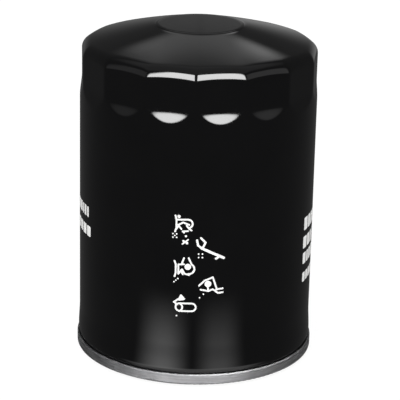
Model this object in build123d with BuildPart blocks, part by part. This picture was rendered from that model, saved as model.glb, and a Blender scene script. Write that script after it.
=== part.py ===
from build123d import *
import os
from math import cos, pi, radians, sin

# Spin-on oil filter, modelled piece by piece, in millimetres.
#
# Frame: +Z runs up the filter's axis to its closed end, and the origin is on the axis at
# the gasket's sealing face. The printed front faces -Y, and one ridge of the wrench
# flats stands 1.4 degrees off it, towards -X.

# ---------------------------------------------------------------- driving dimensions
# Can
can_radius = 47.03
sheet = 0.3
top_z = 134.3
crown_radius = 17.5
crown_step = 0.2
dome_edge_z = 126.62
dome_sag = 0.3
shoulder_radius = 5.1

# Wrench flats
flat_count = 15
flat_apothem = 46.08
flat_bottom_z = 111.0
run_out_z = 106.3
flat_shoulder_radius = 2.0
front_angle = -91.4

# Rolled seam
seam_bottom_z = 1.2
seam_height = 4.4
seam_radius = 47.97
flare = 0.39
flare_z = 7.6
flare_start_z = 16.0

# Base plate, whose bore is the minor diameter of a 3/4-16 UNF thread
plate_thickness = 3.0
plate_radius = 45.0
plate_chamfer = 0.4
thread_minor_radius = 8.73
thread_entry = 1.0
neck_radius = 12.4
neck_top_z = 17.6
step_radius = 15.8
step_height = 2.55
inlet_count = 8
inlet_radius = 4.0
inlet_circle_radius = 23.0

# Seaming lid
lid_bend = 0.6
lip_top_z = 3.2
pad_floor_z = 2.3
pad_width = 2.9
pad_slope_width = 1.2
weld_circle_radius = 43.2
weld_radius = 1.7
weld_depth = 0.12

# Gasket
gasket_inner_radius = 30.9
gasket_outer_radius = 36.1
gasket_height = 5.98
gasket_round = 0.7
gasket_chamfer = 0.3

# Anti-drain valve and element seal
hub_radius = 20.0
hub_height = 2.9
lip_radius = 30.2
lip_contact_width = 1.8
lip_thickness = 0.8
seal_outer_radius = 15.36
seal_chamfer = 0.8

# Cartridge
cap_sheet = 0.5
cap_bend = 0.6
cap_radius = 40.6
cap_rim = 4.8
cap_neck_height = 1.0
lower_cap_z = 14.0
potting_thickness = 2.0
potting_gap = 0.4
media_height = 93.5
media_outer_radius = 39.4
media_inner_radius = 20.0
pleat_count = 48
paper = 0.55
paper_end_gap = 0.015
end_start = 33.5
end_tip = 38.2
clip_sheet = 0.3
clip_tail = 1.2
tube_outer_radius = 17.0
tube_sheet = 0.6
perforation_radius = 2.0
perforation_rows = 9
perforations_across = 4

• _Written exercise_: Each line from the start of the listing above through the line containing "front_angle = -91.4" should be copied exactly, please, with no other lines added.

• _Output for this task_:
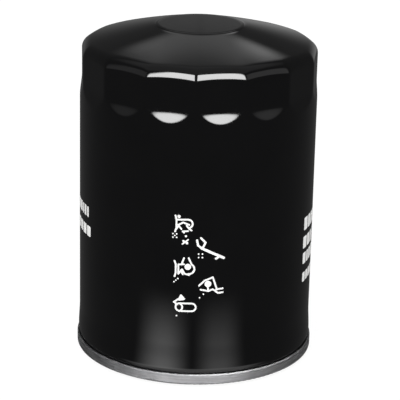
Model this object in build123d with BuildPart blocks, part by part. This picture was rendered from that model, saved as model.glb, and a Blender scene script. Write that script after it.
=== part.py ===
from build123d import *
import os
from math import cos, pi, radians, sin

# Spin-on oil filter, modelled piece by piece, in millimetres.
#
# Frame: +Z runs up the filter's axis to its closed end, and the origin is on the axis at
# the gasket's sealing face. The printed front faces -Y, and one ridge of the wrench
# flats stands 1.4 degrees off it, towards -X.

# ---------------------------------------------------------------- driving dimensions
# Can
can_radius = 47.03
sheet = 0.3
top_z = 134.3
crown_radius = 17.5
crown_step = 0.2
dome_edge_z = 126.62
dome_sag = 0.3
shoulder_radius = 5.1

# Wrench flats
flat_count = 15
flat_apothem = 46.08
flat_bottom_z = 111.0
run_out_z = 106.3
flat_shoulder_radius = 2.0
front_angle = -91.4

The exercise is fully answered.